As such, after monitoring the vault and confirming the stability of the observed deformations, crack gauges positioned at key points for a year and a half period had not detected any displacement, a strengthening structure was designed, consisting of a steel structure to be installed above the vault and connected to the vault on the stone masonry frames intersection points through vertical ties in order to sustain any future vertical movement of the vault. The implementation of this solution, however, presented some obstacles. Considering this analysis, it was then decided to perform a load test on the upper-choir vault, in order to verify the capacity of the structure to resist the design live load that would be compatible with the predictable future use of this area. In fact, the test showed the good performance of the vault for a live load of 290 kg/m², with a 3 mm maximum displacement, largely compatible with the use of this space conceived for restrained access.

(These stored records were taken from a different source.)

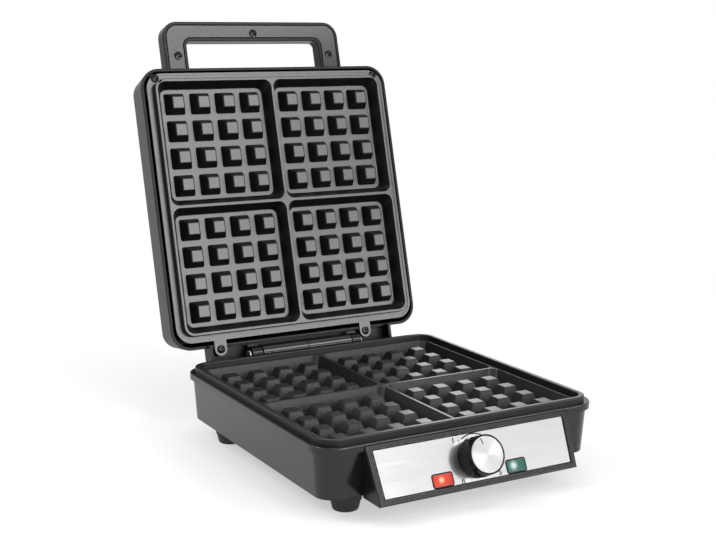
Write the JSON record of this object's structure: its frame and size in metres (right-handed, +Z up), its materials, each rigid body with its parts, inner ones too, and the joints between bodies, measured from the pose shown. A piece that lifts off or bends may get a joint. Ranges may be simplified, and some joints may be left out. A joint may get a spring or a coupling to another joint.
{
  "type": "waffle maker",
  "caption": "Countertop waffle maker with a hinged lid, square grid plates, looped handle and a sloping steel control panel with knob and lamps.",
  "frame": {"origin": "on the table, under the middle of the open appliance's outline", "axes": "+Z up, -Y towards the user and the control panel, +X to the user's right"},
  "size_m": [0.26, 0.43, 0.3628],
  "materials": {
    "body_plastic": "satin",
    "lid_plastic": "satin",
    "handle_plastic": "gloss",
    "insert_plastic": "gloss",
    "pan_plastic": "matte",
    "panel_plastic": "satin",
    "nonstick_coating": "satin",
    "brushed_fascia": "brushed",
    "knob_plastic": "gloss",
    "spun_cap": "spun",
    "red_lens": "gloss",
    "green_lens": "gloss",
    "neon_glass": "clear",
    "foot_rubber": "matte",
    "plated_steel": "zinc plated",
    "black_steel": "satin",
    "element_sheath": "heat tinted",
    "reflector_sheet": "satin",
    "control_plastic": "matte",
    "lead_sleeve": "matte",
    "brass_parts": "satin"
  },
  "bodies": {
    "base": {"base_housing": "body_plastic", "bottom_cover": "pan_plastic", "rubber_feet": "foot_rubber", "lower_plate_screws": "plated_steel", "lower_grid_plate": "nonstick_coating", "lower_heating_element": "element_sheath", "lower_element_clamps": "plated_steel", "lower_reflector": "reflector_sheet", "lower_thermal_fuse": "control_plastic", "control_panel_housing": "panel_plastic", "panel_fascia": "brushed_fascia", "panel_screws": "plated_steel", "power_lamp_lens": "red_lens", "ready_lamp_lens": "green_lens", "power_neon_lamp": "neon_glass", "ready_neon_lamp": "neon_glass", "thermostat_body": "control_plastic", "thermostat_nut": "brass_parts", "thermostat_sensor": "brass_parts", "terminal_block": "control_plastic", "element_leads": "lead_sleeve", "lamp_leads": "lead_sleeve", "cord_inlet": "foot_rubber", "hinge_barrel_left": "body_plastic", "hinge_barrel_right": "body_plastic", "hinge_pins": "plated_steel", "hinge_barrel_screws": "plated_steel"},
    "lid": {"upper_cover": "lid_plastic", "upper_grid_plate": "nonstick_coating", "upper_plate_screws": "black_steel", "upper_heating_element": "element_sheath", "upper_element_clamps": "plated_steel", "upper_reflector": "reflector_sheet", "upper_thermal_fuse": "control_plastic", "handle_front_shell": "insert_plastic", "handle_rear_shell": "handle_plastic", "handle_screws": "black_steel", "lid_hinge_arms": "black_steel", "hinge_arm_screws": "black_steel"},
    "knob": {"knob_body": "knob_plastic", "knob_cap": "spun_cap", "thermostat_spindle": "brass_parts"}
  },
  "joints": [
    {"name": "lid_hinge", "type": "hinge", "parent": "base", "child": "lid", "pos_m": [0, 0.08794, 0.06], "axis": [1, 0, 0], "range_deg": [0, 105.5]},
    {"name": "knob_turn", "type": "hinge", "parent": "base", "child": "knob", "pos_m": [0, -0.19446, 0.03642], "axis": [0, -0.9026, 0.4305], "range_deg": [-132, 132]}
  ]
}
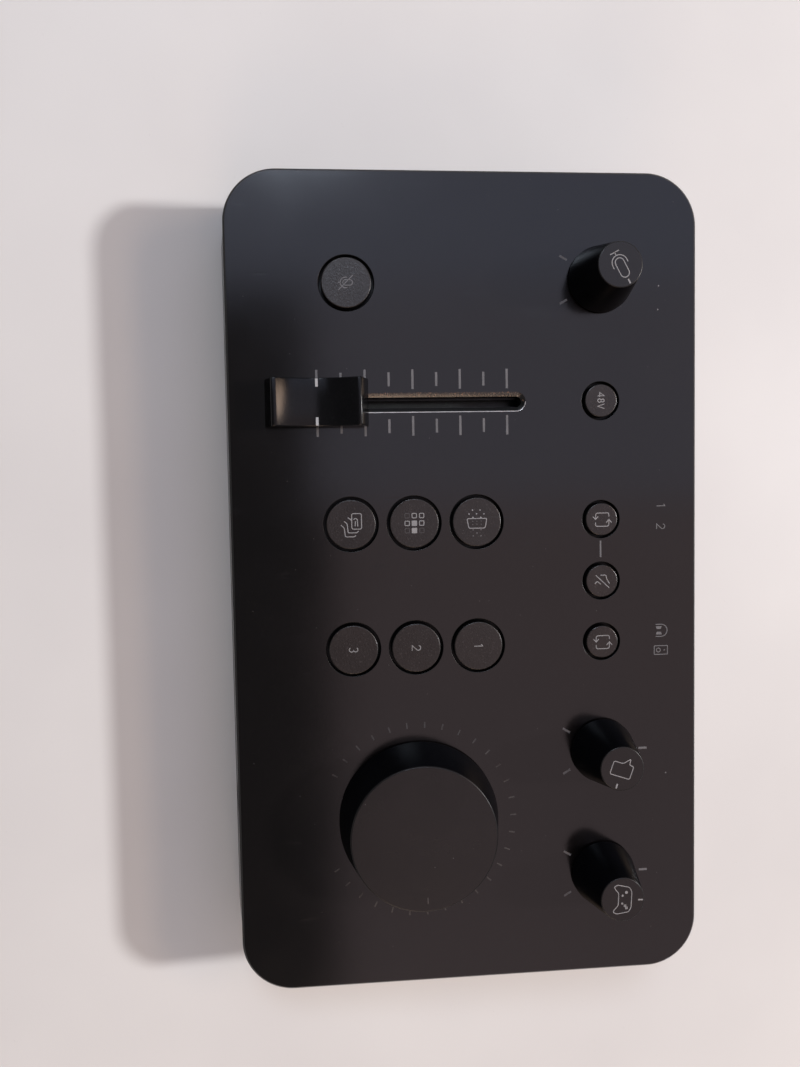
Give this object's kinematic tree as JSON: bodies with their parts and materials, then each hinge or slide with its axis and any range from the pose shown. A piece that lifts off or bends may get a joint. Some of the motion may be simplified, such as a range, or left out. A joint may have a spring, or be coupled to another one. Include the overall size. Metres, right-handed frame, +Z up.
{
  "type": "audio interface",
  "caption": "Wedge-shaped desktop audio interface with a slide fader, turning dials, round push keys and sockets in its rear and front.",
  "frame": {"origin": "on the table, under the middle of the case", "axes": "+X to the right as the user faces it, +Y to the rear, +Z up; the panel rises towards the rear"},
  "size_m": [0.2276, 0.1305, 0.0638],
  "materials": {
    "panel_plastic": "fine satin grain",
    "case_plastic": "satin",
    "cover_plastic": "moulded grain",
    "rear_plate": "powder coat",
    "foot_rubber": "matt",
    "black_steel": "black oxide",
    "board_laminate": "solder resist",
    "ribbon_plastic": "smooth",
    "socket_plastic": "moulded satin",
    "switch_plastic": "moulded",
    "bright_steel": "plated",
    "key_plastic": "soft satin",
    "knob_plastic": "satin, with a lighter top",
    "cap_plastic": "gloss with fine grain"
  },
  "bodies": {
    "case": {"case_shell": "case_plastic", "bottom_cover": "cover_plastic", "rear_panel": "rear_plate", "top_panel": "panel_plastic", "main_board": "board_laminate", "control_board": "board_laminate", "board_ribbon": "ribbon_plastic", "mic_socket": "socket_plastic", "aux_socket": "socket_plastic", "usb_socket_1": "bright_steel", "usb_socket_2": "bright_steel", "speaker_socket_left": "socket_plastic", "speaker_socket_right": "socket_plastic", "headset_socket": "socket_plastic", "fader_frame": "black_steel", "fader_guide_rod": "bright_steel", "foot_front_left": "foot_rubber", "case_screw_front_left": "black_steel", "foot_front_right": "foot_rubber", "case_screw_front_right": "black_steel", "foot_rear_left": "foot_rubber", "case_screw_rear_left": "black_steel", "foot_rear_right": "foot_rubber", "case_screw_rear_right": "black_steel", "mic_mute_switch": "switch_plastic", "effect_1_switch": "switch_plastic", "effect_2_switch": "switch_plastic", "effect_3_switch": "switch_plastic", "pad_1_switch": "switch_plastic", "pad_2_switch": "switch_plastic", "pad_3_switch": "switch_plastic", "phantom_power_switch": "switch_plastic", "source_select_switch": "switch_plastic", "stream_mute_switch": "switch_plastic", "output_select_switch": "switch_plastic", "mic_pot": "bright_steel", "chat_pot": "bright_steel", "game_pot": "bright_steel", "volume_pot": "bright_steel"},
    "fader": {"fader_carriage": "socket_plastic", "fader_cap": "cap_plastic"},
    "mic_dial": {"mic_shaft": "bright_steel", "mic_knob": "knob_plastic"},
    "chat_dial": {"chat_shaft": "bright_steel", "chat_knob": "knob_plastic"},
    "game_dial": {"game_shaft": "bright_steel", "game_knob": "knob_plastic"},
    "volume_dial": {"volume_shaft": "bright_steel", "volume_knob": "knob_plastic"},
    "mic_mute_button": {"mic_mute_key": "key_plastic"},
    "effect_1_button": {"effect_1_key": "key_plastic"},
    "effect_2_button": {"effect_2_key": "key_plastic"},
    "effect_3_button": {"effect_3_key": "key_plastic"},
    "pad_1_button": {"pad_1_key": "key_plastic"},
    "pad_2_button": {"pad_2_key": "key_plastic"},
    "pad_3_button": {"pad_3_key": "key_plastic"},
    "phantom_power_button": {"phantom_power_key": "key_plastic"},
    "source_select_button": {"source_select_key": "key_plastic"},
    "stream_mute_button": {"stream_mute_key": "key_plastic"},
    "output_select_button": {"output_select_key": "key_plastic"}
  },
  "joints": [
    {"name": "fader_slide", "type": "slide", "parent": "case", "child": "fader", "axis": [0, 0.9907, 0.1359], "range_m": [0, 0.0527]},
    {"name": "mic_turn", "type": "hinge", "parent": "case", "child": "mic_dial", "pos_m": [-0.0843, 0.03736, 0.04587], "axis": [0, -0.1359, 0.9907], "range_deg": [-88.2, 211.8]},
    {"name": "chat_turn", "type": "hinge", "parent": "case", "child": "chat_dial", "pos_m": [0.0488, 0.03736, 0.04587], "axis": [0, -0.1359, 0.9907], "range_deg": [-41.3, 258.7]},
    {"name": "game_turn", "type": "hinge", "parent": "case", "child": "game_dial", "pos_m": [0.0847, 0.03736, 0.04587], "axis": [0, -0.1359, 0.9907], "range_deg": [-146.7, 153.3]},
    {"name": "volume_turn", "type": "hinge", "parent": "case", "child": "volume_dial", "pos_m": [0.0665, -0.01532, 0.03865], "axis": [0, -0.1359, 0.9907], "range_deg": [-62, 238]},
    {"name": "mic_mute_press", "type": "slide", "parent": "case", "child": "mic_mute_button", "axis": [0, 0.1359, -0.9907], "range_m": [0, 0.001], "stiffness_N_per_m": 600, "springref_m": -0.0003},
    {"name": "effect_1_press", "type": "slide", "parent": "case", "child": "effect_1_button", "axis": [0, 0.1359, -0.9907], "range_m": [0, 0.001], "stiffness_N_per_m": 600, "springref_m": -0.0003},
    {"name": "effect_2_press", "type": "slide", "parent": "case", "child": "effect_2_button", "axis": [0, 0.1359, -0.9907], "range_m": [0, 0.001], "stiffness_N_per_m": 600, "springref_m": -0.0003},
    {"name": "effect_3_press", "type": "slide", "parent": "case", "child": "effect_3_button", "axis": [0, 0.1359, -0.9907], "range_m": [0, 0.001], "stiffness_N_per_m": 600, "springref_m": -0.0003},
    {"name": "pad_1_press", "type": "slide", "parent": "case", "child": "pad_1_button", "axis": [0, 0.1359, -0.9907], "range_m": [0, 0.001], "stiffness_N_per_m": 600, "springref_m": -0.0003},
    {"name": "pad_2_press", "type": "slide", "parent": "case", "child": "pad_2_button", "axis": [0, 0.1359, -0.9907], "range_m": [0, 0.001], "stiffness_N_per_m": 600, "springref_m": -0.0003},
    {"name": "pad_3_press", "type": "slide", "parent": "case", "child": "pad_3_button", "axis": [0, 0.1359, -0.9907], "range_m": [0, 0.001], "stiffness_N_per_m": 600, "springref_m": -0.0003},
    {"name": "phantom_power_press", "type": "slide", "parent": "case", "child": "phantom_power_button", "axis": [0, 0.1359, -0.9907], "range_m": [0, 0.001], "stiffness_N_per_m": 600, "springref_m": -0.0003},
    {"name": "source_select_press", "type": "slide", "parent": "case", "child": "source_select_button", "axis": [0, 0.1359, -0.9907], "range_m": [0, 0.001], "stiffness_N_per_m": 600, "springref_m": -0.0003},
    {"name": "stream_mute_press", "type": "slide", "parent": "case", "child": "stream_mute_button", "axis": [0, 0.1359, -0.9907], "range_m": [0, 0.001], "stiffness_N_per_m": 600, "springref_m": -0.0003},
    {"name": "output_select_press", "type": "slide", "parent": "case", "child": "output_select_button", "axis": [0, 0.1359, -0.9907], "range_m": [0, 0.001], "stiffness_N_per_m": 600, "springref_m": -0.0003}
  ]
}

The first strengthening solution was then abandoned and a minimum intervention was suggested and implemented. It consisted of anchoring stainless steel plates on the upper face of the masonry frames in order to connect the stones together. This procedure reduced the possibility of structural deformation and guaranteed a more uniform performance of the vault, due to a better connection between the frame stone elements.

Finally and as a general conclusion, this paper shows the peculiarities of the intervention works on old constructions. Despite being previously planned and projected according to the available knowledge of the existing structure, during the preparation and implementation of the intervention procedures they may suffer relevant modifications that must be seen as being part of the whole intervention process.